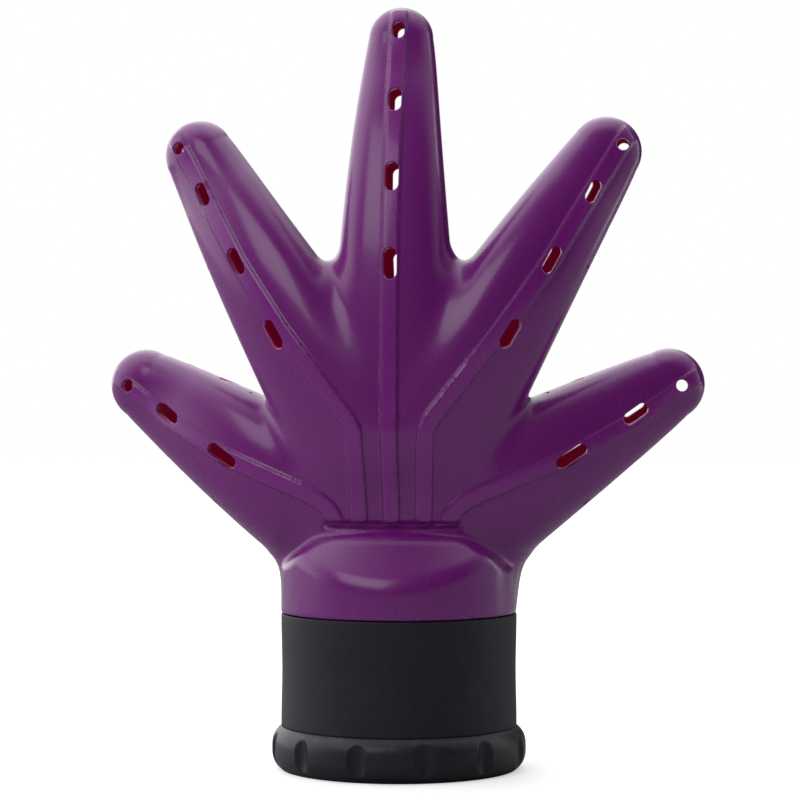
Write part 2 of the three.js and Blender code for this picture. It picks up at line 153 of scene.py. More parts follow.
def makeMouldedGrain():
    takes = {
        "Colour": "colour", "Shade spread": "number", "Roughness": "number",
        "Roughness spread": "number", "Grain scale": "number", "Grain depth": "number",
    }
    gives = {"Colour": "colour", "Roughness": "number", "Normal": "vector"}
    tree, taken, given = newTree("mouldedGrain", "ShaderNodeTree", takes, gives)
    place = put(tree, "ShaderNodeTexCoord").outputs["Object"]
    feeds = {"Vector": place, "Scale": 34.0, "Detail": 3.0}
    broad = put(tree, "ShaderNodeTexNoise", feeds).outputs["Fac"]
    feeds = {"Vector": place, "Scale": taken["Grain scale"], "Detail": 4.0, "Roughness": 0.6}
    fine = put(tree, "ShaderNodeTexNoise", feeds).outputs["Fac"]
    swing = maths(tree, "SUBTRACT", broad, 0.5)
    shade = maths(tree, "MULTIPLY_ADD", swing, taken["Shade spread"], 1.0)
    colour = scaled(tree, taken["Colour"], shade)
    speckle = maths(tree, "SUBTRACT", fine, 0.5)
    both = maths(tree, "ADD", swing, speckle)
    rough = maths(tree, "MULTIPLY_ADD", both, taken["Roughness spread"], taken["Roughness"])
    feeds = {"Strength": 0.6, "Distance": taken["Grain depth"], "Height": fine}
    bump = put(tree, "ShaderNodeBump", feeds).outputs["Normal"]
    tree.links.new(colour, given.inputs["Colour"])
    tree.links.new(rough, given.inputs["Roughness"])
    tree.links.new(bump, given.inputs["Normal"])
    return tree


def makeHandledDust():
    takes = {"Colour": "colour", "Dust colour": "colour", "Amount": "number", "Scale": "number"}
    tree, taken, given = newTree("handledDust", "ShaderNodeTree", takes, {"Colour": "colour"})
    place = put(tree, "ShaderNodeTexCoord").outputs["Object"]
    feeds = {"Vector": place, "Scale": taken["Scale"], "Detail": 6.0, "Roughness": 0.7}
    cloud = put(tree, "ShaderNodeTexNoise", feeds).outputs["Fac"]
    facing = put(tree, "ShaderNodeSeparateXYZ", {0: put(tree, "ShaderNodeNewGeometry").outputs["Normal"]})
    upward = ramped(tree, facing.outputs["Z"], -0.2, 1.0, 0.35, 1.0)
    patches = ramped(tree, cloud, 0.45, 0.75)
    share = maths(tree, "MULTIPLY", maths(tree, "MULTIPLY", upward, patches), taken["Amount"])
    mixed = put(tree, "ShaderNodeMix", data_type="RGBA")
    tree.links.new(share, mixed.inputs["Factor"])
    tree.links.new(taken["Colour"], mixed.inputs[6])
    tree.links.new(taken["Dust colour"], mixed.inputs[7])
    tree.links.new(mixed.outputs[2], given.inputs["Colour"])
    return tree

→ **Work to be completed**
Quote the data above in full, changing nothing.

→ **Result of this task**
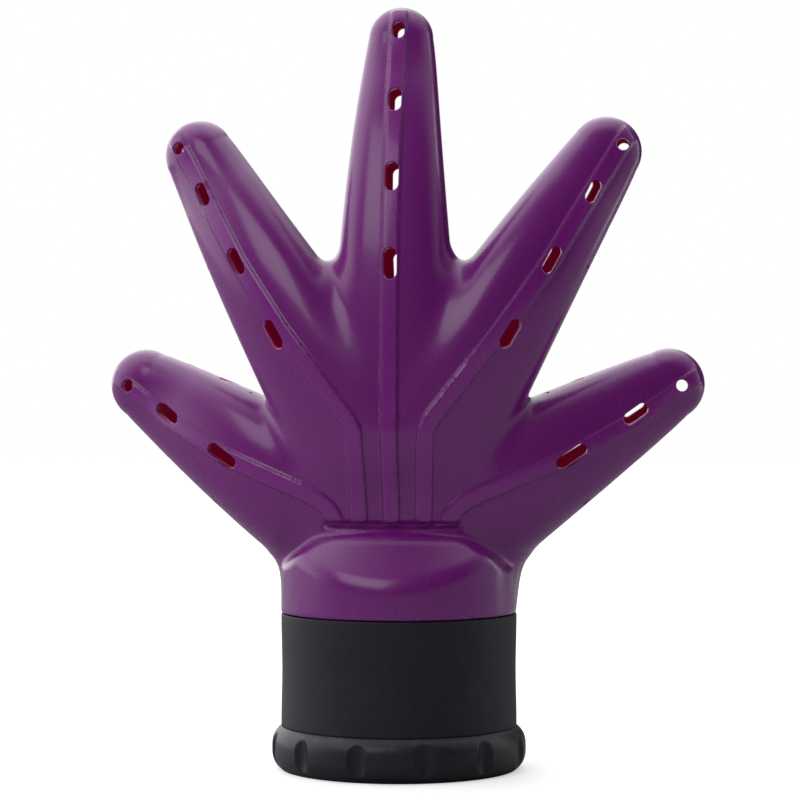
Write part 2 of the three.js and Blender code for this picture. It picks up at line 153 of scene.py. More parts follow.
def makeMouldedGrain():
    takes = {
        "Colour": "colour", "Shade spread": "number", "Roughness": "number",
        "Roughness spread": "number", "Grain scale": "number", "Grain depth": "number",
    }
    gives = {"Colour": "colour", "Roughness": "number", "Normal": "vector"}
    tree, taken, given = newTree("mouldedGrain", "ShaderNodeTree", takes, gives)
    place = put(tree, "ShaderNodeTexCoord").outputs["Object"]
    feeds = {"Vector": place, "Scale": 34.0, "Detail": 3.0}
    broad = put(tree, "ShaderNodeTexNoise", feeds).outputs["Fac"]
    feeds = {"Vector": place, "Scale": taken["Grain scale"], "Detail": 4.0, "Roughness": 0.6}
    fine = put(tree, "ShaderNodeTexNoise", feeds).outputs["Fac"]
    swing = maths(tree, "SUBTRACT", broad, 0.5)
    shade = maths(tree, "MULTIPLY_ADD", swing, taken["Shade spread"], 1.0)
    colour = scaled(tree, taken["Colour"], shade)
    speckle = maths(tree, "SUBTRACT", fine, 0.5)
    both = maths(tree, "ADD", swing, speckle)
    rough = maths(tree, "MULTIPLY_ADD", both, taken["Roughness spread"], taken["Roughness"])
    feeds = {"Strength": 0.6, "Distance": taken["Grain depth"], "Height": fine}
    bump = put(tree, "ShaderNodeBump", feeds).outputs["Normal"]
    tree.links.new(colour, given.inputs["Colour"])
    tree.links.new(rough, given.inputs["Roughness"])
    tree.links.new(bump, given.inputs["Normal"])
    return tree


def makeHandledDust():
    takes = {"Colour": "colour", "Dust colour": "colour", "Amount": "number", "Scale": "number"}
    tree, taken, given = newTree("handledDust", "ShaderNodeTree", takes, {"Colour": "colour"})
    place = put(tree, "ShaderNodeTexCoord").outputs["Object"]
    feeds = {"Vector": place, "Scale": taken["Scale"], "Detail": 6.0, "Roughness": 0.7}
    cloud = put(tree, "ShaderNodeTexNoise", feeds).outputs["Fac"]
    facing = put(tree, "ShaderNodeSeparateXYZ", {0: put(tree, "ShaderNodeNewGeometry").outputs["Normal"]})
    upward = ramped(tree, facing.outputs["Z"], -0.2, 1.0, 0.35, 1.0)
    patches = ramped(tree, cloud, 0.45, 0.75)
    share = maths(tree, "MULTIPLY", maths(tree, "MULTIPLY", upward, patches), taken["Amount"])
    mixed = put(tree, "ShaderNodeMix", data_type="RGBA")
    tree.links.new(share, mixed.inputs["Factor"])
    tree.links.new(taken["Colour"], mixed.inputs[6])
    tree.links.new(taken["Dust colour"], mixed.inputs[7])
    tree.links.new(mixed.outputs[2], given.inputs["Colour"])
    return tree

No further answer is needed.